Timers - the current time (.Acc) and the Done bit of the first 3 Timers (T0 - T2)

 

V Memory - he first 8 locations in the V Memory block (V0 - V7)

 

D Memory - the first 8 locations in the D Memory block (D0 - D7)

 

R Memory - the first 8 locations in the R Memory block (R0 - R7)

 

Strings - the system MSG and ERR strings, the first 4 Short Strings (SS0 - SS3), the first Long String (SL0)

 


Run Do-more Simulator

Clicking the Do-more/Sim button on the Online toolbar will open the Launch and Connect to Do-more Simulator dialog according to the following:
 

  • If there is NOT a project currently open, Do-more Designer will launch the Simulator, then open a New Online project using the communication Link named MySim.
     

  • If there IS a project opened (either online or offline), Do-more Designer will launch the Simulator AND will launch a new instance of Do-more Designer and open a New Online project using the communication Link named MySim. The current instance of Do-more Designer and its project are left intact.
     

  • If there is an project currently using the MySim link and it is minimized or 'behind' other applications, Do-more Designer will bring the currently running instance of the Simulator to the front.

 

 

Do not ask again - just launch and connect next time - check this option to bypass this dialog the next time the Do-more Sim button on the toolbar is clicked.

 

Click OK to launch the Simulator.

 

Click Cancel to close the dialog without launching the Simulator.

 


Do-more PID Process Simulator

The Do-more Simulator includes a PID Process simulator that can be used to demonstrate the process control abilities of the CPU, or for testing potential changes to existing control solutions by working with the process control instructions in a simulation environment before deploying the control solution to a Do-more CPU. The PID process simulator uses a first order filter plus a dead time calculation to provide the simulated PID loop response.

 

The PID Process Simulator is opened by clicking 'Sim' on the toolbar of the Simulator and selecting Setup PID Process Simulator.

 

 

 

The PID Process Simulator will use:

 

  • the Simulator's first input (WX0) to make the loop calculations for the Process Variable (PV)
     

  • the Simulator's second analog input (WX1) to provide a manually adjustable Set Point (SP) value.

     

  • the Simulator's first analog output (WY0) to make the value available to the rest of the program (Output)

     

Do-more Designer contains a built-in structure for the PID Process Simulator (called $IntProcSim) that contains the following fields used to control the simulation:

.DeadTime: - The amount of time (in seconds) before an output change begins to affect the PV. This is the dead time portion of the process simulation calculation.
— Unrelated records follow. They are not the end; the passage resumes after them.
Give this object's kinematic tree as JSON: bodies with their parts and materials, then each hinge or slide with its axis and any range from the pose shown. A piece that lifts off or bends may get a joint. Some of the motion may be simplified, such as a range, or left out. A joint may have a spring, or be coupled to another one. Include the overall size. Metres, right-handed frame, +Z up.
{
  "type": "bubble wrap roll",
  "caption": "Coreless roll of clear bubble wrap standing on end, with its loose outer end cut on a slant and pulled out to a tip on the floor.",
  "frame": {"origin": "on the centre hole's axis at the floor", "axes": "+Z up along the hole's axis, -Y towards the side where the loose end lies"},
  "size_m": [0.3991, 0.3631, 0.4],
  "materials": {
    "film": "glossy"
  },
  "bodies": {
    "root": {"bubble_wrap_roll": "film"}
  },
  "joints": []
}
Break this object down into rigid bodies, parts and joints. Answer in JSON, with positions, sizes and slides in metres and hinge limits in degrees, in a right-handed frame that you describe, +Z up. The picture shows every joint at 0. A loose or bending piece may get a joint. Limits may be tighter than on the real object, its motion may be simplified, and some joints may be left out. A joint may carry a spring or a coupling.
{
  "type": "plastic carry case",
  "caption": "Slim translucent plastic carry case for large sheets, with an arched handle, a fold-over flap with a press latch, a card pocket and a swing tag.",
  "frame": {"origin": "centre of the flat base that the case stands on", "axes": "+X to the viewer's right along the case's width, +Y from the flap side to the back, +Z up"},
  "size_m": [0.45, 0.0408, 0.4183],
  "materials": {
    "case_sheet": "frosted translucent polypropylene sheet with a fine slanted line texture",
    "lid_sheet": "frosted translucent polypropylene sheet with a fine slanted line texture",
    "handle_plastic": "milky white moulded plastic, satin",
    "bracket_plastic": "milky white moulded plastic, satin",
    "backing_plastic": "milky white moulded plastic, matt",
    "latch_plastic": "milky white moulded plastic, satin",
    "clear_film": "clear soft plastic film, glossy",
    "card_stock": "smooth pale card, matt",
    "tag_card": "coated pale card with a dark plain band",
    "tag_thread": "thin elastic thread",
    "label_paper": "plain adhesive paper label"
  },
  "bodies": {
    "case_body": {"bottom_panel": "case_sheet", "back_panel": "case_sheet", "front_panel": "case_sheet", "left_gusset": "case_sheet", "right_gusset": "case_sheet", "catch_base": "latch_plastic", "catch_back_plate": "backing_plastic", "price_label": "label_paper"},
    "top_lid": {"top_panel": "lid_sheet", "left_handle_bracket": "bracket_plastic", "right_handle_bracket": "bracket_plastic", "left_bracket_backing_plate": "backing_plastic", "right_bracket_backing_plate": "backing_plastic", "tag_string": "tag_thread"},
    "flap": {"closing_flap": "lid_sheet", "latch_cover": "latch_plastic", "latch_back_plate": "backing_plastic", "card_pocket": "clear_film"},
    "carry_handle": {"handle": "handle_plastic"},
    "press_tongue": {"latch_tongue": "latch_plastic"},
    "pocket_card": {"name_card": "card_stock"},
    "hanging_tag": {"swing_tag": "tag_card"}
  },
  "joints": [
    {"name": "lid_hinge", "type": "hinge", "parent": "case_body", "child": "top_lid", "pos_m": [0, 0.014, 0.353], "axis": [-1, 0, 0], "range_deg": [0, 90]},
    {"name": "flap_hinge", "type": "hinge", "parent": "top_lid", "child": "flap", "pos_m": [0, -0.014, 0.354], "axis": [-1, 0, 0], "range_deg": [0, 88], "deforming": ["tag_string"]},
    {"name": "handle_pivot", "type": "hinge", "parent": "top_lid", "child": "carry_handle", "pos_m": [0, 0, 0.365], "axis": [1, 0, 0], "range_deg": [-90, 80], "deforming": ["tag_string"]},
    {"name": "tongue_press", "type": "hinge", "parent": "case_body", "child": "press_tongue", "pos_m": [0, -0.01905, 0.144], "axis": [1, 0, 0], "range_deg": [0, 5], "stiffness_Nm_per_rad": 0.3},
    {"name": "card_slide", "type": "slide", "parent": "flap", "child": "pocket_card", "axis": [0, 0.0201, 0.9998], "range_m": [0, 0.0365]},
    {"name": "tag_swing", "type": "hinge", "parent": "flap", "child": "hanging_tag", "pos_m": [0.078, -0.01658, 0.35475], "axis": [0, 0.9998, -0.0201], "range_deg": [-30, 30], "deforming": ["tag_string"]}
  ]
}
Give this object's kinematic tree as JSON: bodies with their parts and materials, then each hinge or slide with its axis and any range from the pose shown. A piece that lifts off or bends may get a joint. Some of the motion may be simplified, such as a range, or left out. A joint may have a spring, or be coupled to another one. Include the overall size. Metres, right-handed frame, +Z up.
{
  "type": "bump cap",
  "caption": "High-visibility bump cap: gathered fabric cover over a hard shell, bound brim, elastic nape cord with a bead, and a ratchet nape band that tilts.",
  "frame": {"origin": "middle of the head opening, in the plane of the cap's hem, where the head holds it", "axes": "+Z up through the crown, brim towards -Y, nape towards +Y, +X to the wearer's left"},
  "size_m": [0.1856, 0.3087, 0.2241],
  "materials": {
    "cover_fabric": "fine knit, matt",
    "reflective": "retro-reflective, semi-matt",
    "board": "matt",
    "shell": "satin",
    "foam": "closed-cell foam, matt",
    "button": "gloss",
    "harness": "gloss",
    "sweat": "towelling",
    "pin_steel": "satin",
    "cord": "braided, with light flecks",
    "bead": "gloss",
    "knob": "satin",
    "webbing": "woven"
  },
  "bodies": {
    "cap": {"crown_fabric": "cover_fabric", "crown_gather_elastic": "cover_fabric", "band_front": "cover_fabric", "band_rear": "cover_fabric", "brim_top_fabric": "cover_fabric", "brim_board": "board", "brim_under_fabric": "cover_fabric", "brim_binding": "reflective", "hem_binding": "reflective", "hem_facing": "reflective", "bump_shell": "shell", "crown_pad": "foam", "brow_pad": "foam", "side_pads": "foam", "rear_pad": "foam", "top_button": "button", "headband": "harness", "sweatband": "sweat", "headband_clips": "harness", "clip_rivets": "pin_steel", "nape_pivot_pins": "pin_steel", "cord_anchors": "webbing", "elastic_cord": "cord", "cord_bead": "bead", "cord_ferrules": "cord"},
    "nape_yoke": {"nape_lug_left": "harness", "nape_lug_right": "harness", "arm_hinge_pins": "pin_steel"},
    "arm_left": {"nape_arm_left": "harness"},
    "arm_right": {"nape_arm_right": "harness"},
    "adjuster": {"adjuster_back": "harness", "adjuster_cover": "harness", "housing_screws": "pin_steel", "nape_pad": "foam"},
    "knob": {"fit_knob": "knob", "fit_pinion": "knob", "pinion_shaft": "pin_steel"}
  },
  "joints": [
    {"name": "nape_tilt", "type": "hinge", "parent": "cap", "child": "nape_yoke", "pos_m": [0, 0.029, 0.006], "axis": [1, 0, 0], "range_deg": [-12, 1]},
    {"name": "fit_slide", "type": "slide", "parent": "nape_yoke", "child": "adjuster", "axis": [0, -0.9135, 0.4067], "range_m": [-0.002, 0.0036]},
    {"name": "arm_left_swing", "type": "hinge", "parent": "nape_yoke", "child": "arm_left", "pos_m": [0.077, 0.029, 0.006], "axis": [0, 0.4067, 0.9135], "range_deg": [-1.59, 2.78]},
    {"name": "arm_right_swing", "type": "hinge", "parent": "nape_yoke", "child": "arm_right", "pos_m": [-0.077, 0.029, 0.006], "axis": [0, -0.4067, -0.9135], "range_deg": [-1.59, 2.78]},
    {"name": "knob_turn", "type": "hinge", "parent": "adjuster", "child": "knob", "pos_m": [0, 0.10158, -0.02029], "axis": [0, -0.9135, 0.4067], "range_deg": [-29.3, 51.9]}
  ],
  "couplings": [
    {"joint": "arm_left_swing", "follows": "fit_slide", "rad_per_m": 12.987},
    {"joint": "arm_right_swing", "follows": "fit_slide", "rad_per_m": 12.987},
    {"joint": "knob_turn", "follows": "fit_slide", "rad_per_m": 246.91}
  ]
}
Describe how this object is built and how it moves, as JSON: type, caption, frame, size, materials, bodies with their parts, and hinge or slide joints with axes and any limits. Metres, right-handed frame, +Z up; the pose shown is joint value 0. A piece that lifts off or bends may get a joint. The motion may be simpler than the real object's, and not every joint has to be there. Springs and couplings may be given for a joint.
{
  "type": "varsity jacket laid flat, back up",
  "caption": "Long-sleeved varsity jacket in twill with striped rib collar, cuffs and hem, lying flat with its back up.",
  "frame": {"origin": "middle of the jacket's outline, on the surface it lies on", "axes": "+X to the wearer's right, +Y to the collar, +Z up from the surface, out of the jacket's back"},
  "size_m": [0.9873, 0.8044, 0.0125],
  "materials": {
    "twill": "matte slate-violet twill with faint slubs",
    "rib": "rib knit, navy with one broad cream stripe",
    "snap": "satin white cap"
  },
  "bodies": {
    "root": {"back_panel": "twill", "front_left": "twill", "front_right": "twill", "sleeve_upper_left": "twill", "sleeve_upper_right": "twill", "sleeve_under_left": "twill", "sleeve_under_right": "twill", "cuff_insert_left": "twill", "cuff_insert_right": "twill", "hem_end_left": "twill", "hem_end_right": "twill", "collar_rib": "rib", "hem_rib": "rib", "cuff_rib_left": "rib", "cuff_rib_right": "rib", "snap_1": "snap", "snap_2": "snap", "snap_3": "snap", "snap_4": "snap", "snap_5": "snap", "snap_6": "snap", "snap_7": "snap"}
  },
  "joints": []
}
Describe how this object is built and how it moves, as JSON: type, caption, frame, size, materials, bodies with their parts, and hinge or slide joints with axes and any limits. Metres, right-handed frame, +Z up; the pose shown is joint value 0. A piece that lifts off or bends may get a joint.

The range of values is 0 to 3600 seconds.
 

.TimeConstant: - The period (in seconds) after which 63% of the Output change has been applied to the PV. The range of values is 0 to 3600 seconds.
 

.Noise: - the PID process simulator can inject some random noise into the system. Change the value from 0 to a number between 0.0 and 1.0 to specify the amplitude of the random noise to be injected on the PV (0.0 is less noise than 1.0).
 

.Enable: - starts and stops the process simulation

This dialog will write values for these fields or they can be set by the ladder logic in the CPU.

 

 

Update Settings - click this button to write the above three values to the Simulator.

 

Exit PID Simulator - click this button to close the PID Process Simulator.

 


The PID Process Simulator requires two ladder logic instructions in the Simulator before it can operate properly. These two instructions ( a PID and a SCALE ) will use the I/O in the simulator to provide space for the PID calculation and user input.

 

Click the What else do I need to do? button to display a dialog that details the instructions that must be added to the ladder program to make the PID process simulator work. An example project named PID1.Dmd is shipped with Do-more Designer that already contains the required ladder logic components that are described below.

 

 


 

Add a Closed Loop Controller (PID) instruction with the following parameters:

 

  1. give it the name MyLoop

     

  2. set Position, Forward Acting, Set SP equal to PV, and do NOT select any other options

     

  3. check the 'Scale to .PV' box to use WX0 as the Process Variable


    make sure it's raw scaled range is 0 to 4095, and it's Eng scaled range is 0.0 to 100.0


    Make sure to use floating point representations of the 0.0 and 100.0 numbers (not 0 and 100) in the SCALE portions of the instruction.
     

  4. check the 'Scale from .Output %' box to use WY0 as .Output
    make sure it's scaled range is 0 to 4095 and To Scaled is set to WY0

 

Next, add a Scale Value (SCALE) instruction to use WX1 as a user-controllable Set Point (SP).

 

  1. set the Input to WX1
     

  2. make sure the In range is 0 to 4095
     

  3. make sure the Out range is 0.0 to 100.0

    Make sure to use floating point representations of the 0.0 and 100.0 numbers (not 0 and 100) in the SCALE instruction.
     

  4. make sure the output is set to MyLoop.SP

 


Select Comm Port

 

The Do-more Simulator can use one of the computer's onboard serial ports as the Internal Serial Port (@IntSerial). The Sim-> Select Comm Port menu selection will open this dialog which will list the available serial ports on the computer. Highlight the serial port in the list to use and click OK.

 

Note: If the port selection is changed the Simulator must be restarted for the change to take effect.